12. Small Habits After Getting Comfortable
- Screenshots are faster than text: Drop an image to describe interface issues—layout, colors, hierarchy all come through
- Break tasks into small pieces: Tasks that can be described in one sentence almost never go wrong
- Restart when the conversation goes off track: Clearing context and starting over is faster than trying to correct it repeatedly
- Memory remembers preferences across projects: Say “remember I like to see the plan first” and it’s permanent
- Double-tap ESC to edit the last message: No need to restart the session
13. Security Habits
- In CLAUDE.md, require explaining what will be done before every execution
- Ask about unfamiliar commands before confirming
- Don’t practice on production environments
- Store API keys in environment variables or
.envfiles, never paste them into chat - For features involving login, payments, or personal information, use services like Clerk or Stripe rather than building from scratch
Final Thoughts
After reading Tw93’s article, my biggest takeaway is: The barrier to AI Coding really isn’t that high.
Many people feel intimidated by terminals and think command lines are exclusive to programmers.
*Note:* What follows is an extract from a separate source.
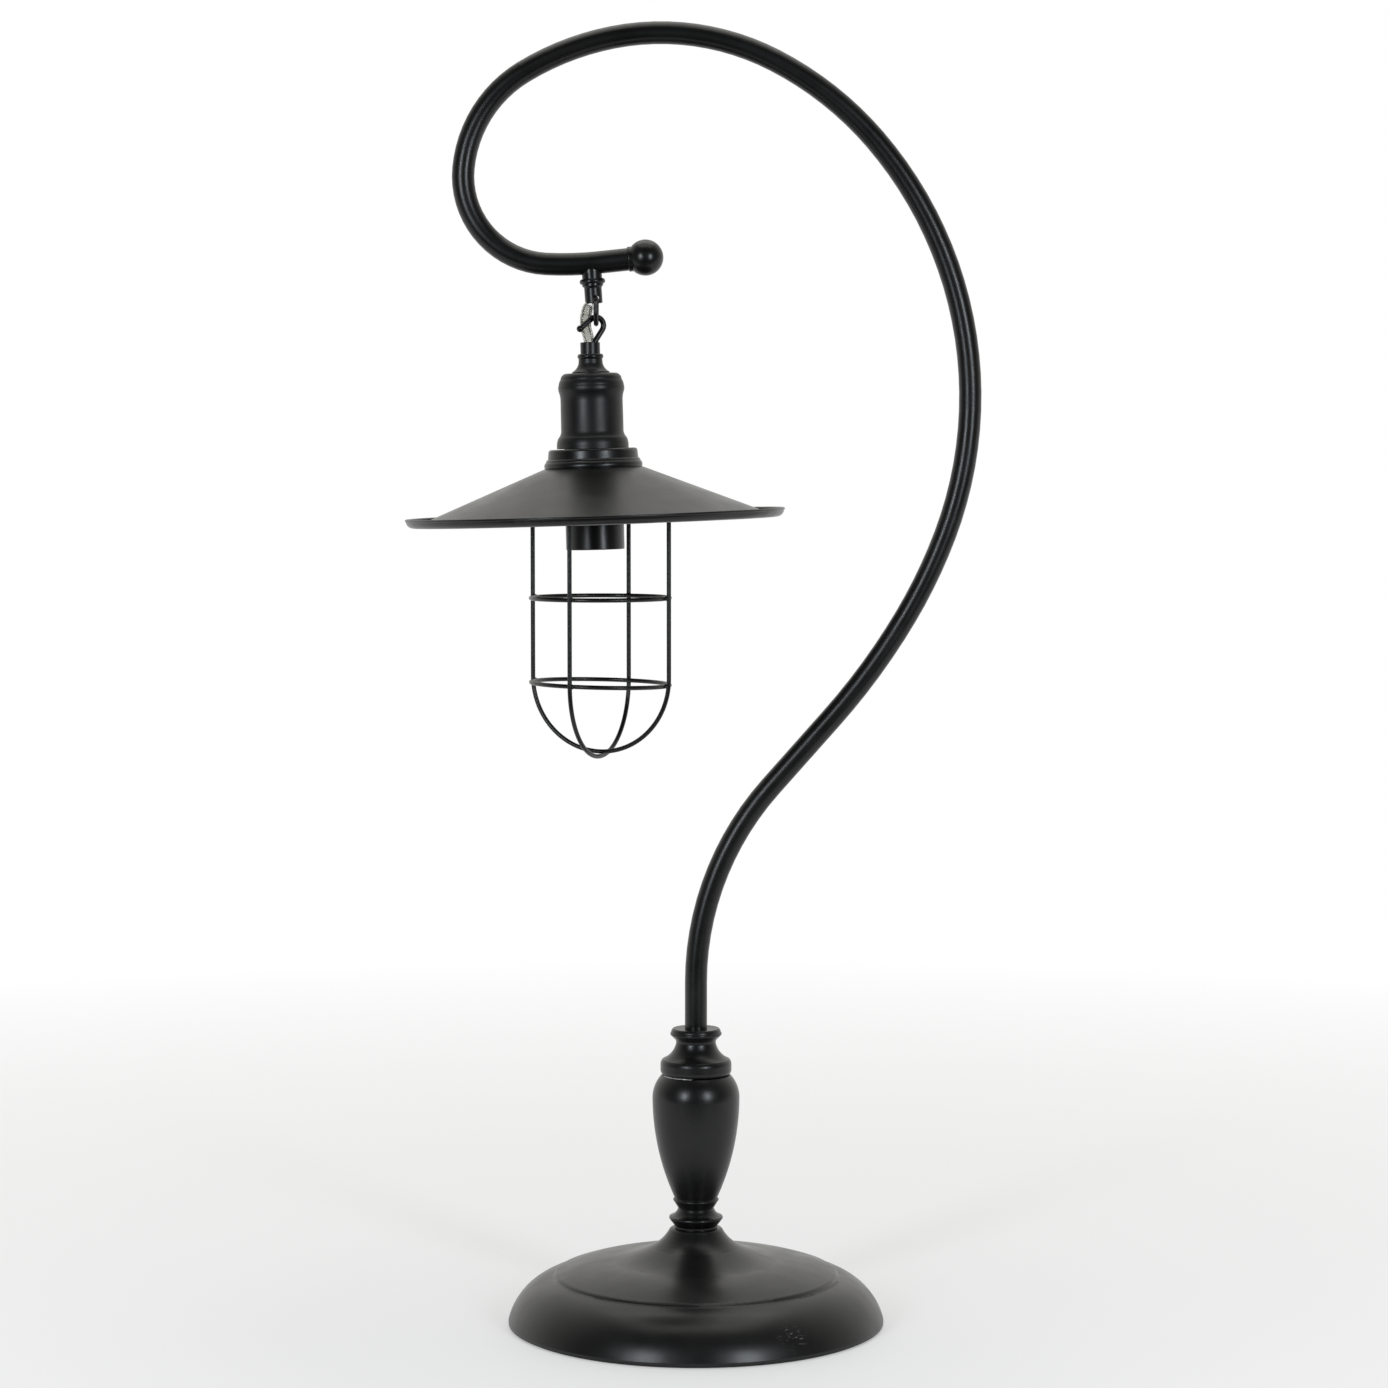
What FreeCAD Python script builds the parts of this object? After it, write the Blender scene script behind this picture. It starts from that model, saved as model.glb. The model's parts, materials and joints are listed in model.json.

But in reality, Claude Code is essentially a “very blunt but technically brilliant programmer”—you just need to explain the problem clearly and set good acceptance criteria, and it does the work.
From modifying an Excel file, to building a small tool, to automating weekly repetitive work, everyone can find their own “software for one.”
The key isn’t whether you can write code—it’s whether you can explain the problem clearly.